The satellite signal itself spills at least 150 kilometers over the border. But the growing market in Canada for DirecTV upsets many Canadian producers, distributors and broadcasters. They claim that when DirecTV airs many of its programs, it is violating copyright arrangements between producers and Canadian broadcasters, who pay money for exclusive rights to air those same programs in Canada. In a speech to the Canadian Club in Toronto last month, Michael MacMillan, chairman of the Toronto production company Atlantis Communications, cited a TV-movie deal his company made with the CBC and the U.S. Disney Channel for its Lost in the Barrens. Each broadcaster paid Atlantis for broadcasting rights on a one-time basis. But, MacMillan points out, when Disney programs are broadcast from DirecTV’s satellite, “neither Atlantis nor CBC receives a dime from Disney for what is basically a second sale of the Canadian rights and a flagrant violation of copyright laws. In simple language, that’s theft.”

 

But DirecTV says that it is trying to comply with Canadian law by switching off Canadians who are receiving its signal illicitly. The situation usually comes to DirecTV’s attention when a Canadian subscriber orders a pay-per-view show through the set-top unit The box automatically dials the company’s Los Angeles office, revealing that the caller has a Canadian telephone area code. Tom Bracken, DirecTV’s communications vice-president, says that in such cases DirecTV sends a message via the set-top unit advising the customer to call the company’s service center in Los Angeles within 24 hours or they will be cut off. Bracken would not say how many Canadians have been disconnected. To avoid detection, some Canadian customers simply forgo the pay-per-view service or order their pay-per-view choices personally through customer service 800 lines. Others buy a device that simulates a U.S. area code after connecting to the call-identification systems. Many of the DirecTV units in the Toronto area come from Davin Satellite Systems in Concord, Ont., 40 km northwest of the city. Owner David Gibbins started offering the dish and set-top hardware package in December.

 

Gibbins says he sells 20 units a month and gets calls from curious potential customers every day. “People are mad at the cable companies and the CRTC,” he adds, “for telling them what they can and cannot watch.”

 

By September, viewers will have yet another option when Expressvu, a Canadian consortium that includes Western International Communications, Tee-Comm Electronics and BCE Inc., promises to offer its direct-to-home service more cheaply than DirecTV or cable.

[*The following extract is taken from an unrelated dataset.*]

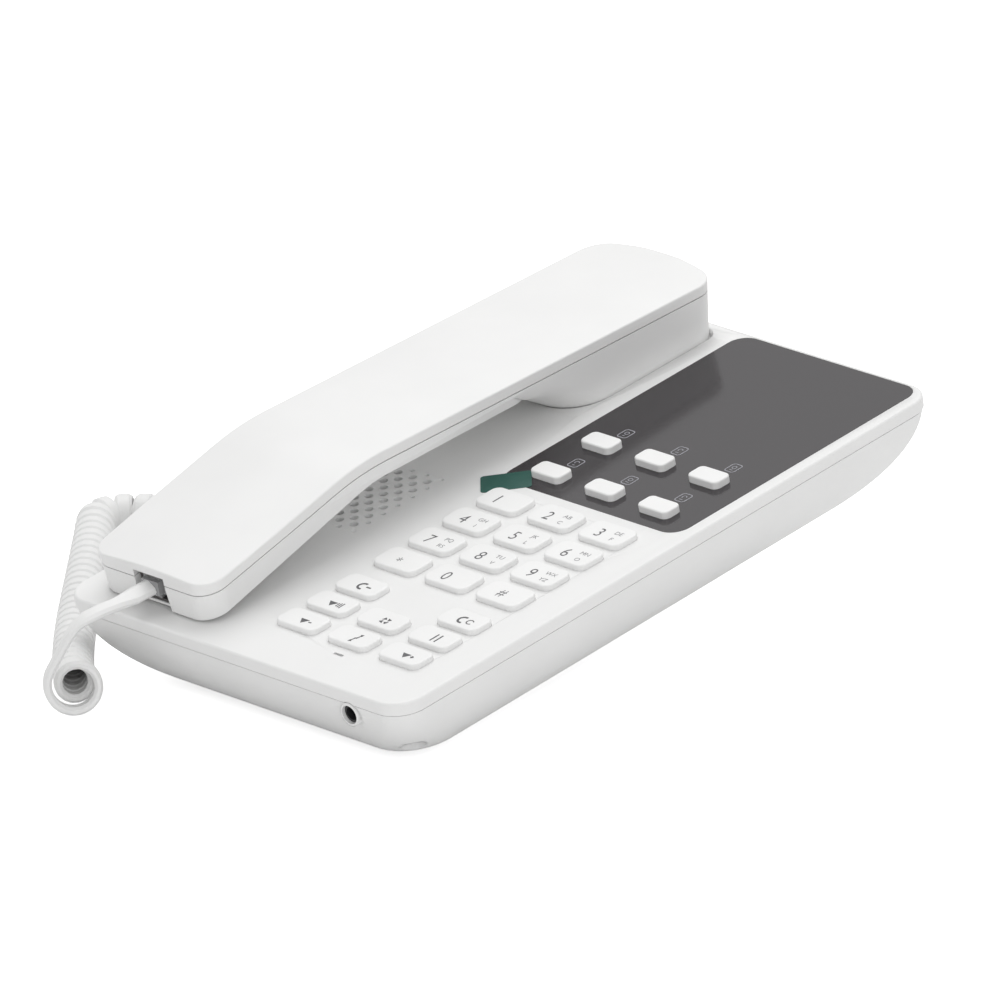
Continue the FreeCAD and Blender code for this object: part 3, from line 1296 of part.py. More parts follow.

In addition to 65 channels, all identical to options currently available on different cable systems across the country, the Expressvu menu will include 22 pay-per-view services — mainly movies at the outset, and eventually expanded coverage of hockey and National Football League games.

 

Meanwhile, Power DirecTV’s foray into the domestic market has been thwarted by a CRTC ruling in August, 1994, stipulating that Canadian direct-to-home services must get their signals from Canadian satellites and can broadcast only programming already approved by the CRTC. Power DirecTV failed to win CRTC go-ahead by proposing to draw part of its programming from U.S. satellites.

 

Now, partly as a result of vigorous lobbying by Power DirecTV, the federal government has appointed a three-man committee to review its policies on satellite TV and other broadcasting issues. The committee — a joint undertaking by the federal Heritage and Industry ministries — is expected to make its recommendations this summer.

 

As the communications contenders slug it out, Telford Fenton will continue channel surfing through his many options. “The government is a bunch of fools,” he says, dismissing attempts to regulate what people watch. And as satellite dishes and fiber-optic cable open up the possibilities on the small screen, “What’s on TV tonight?” is an increasingly loaded question.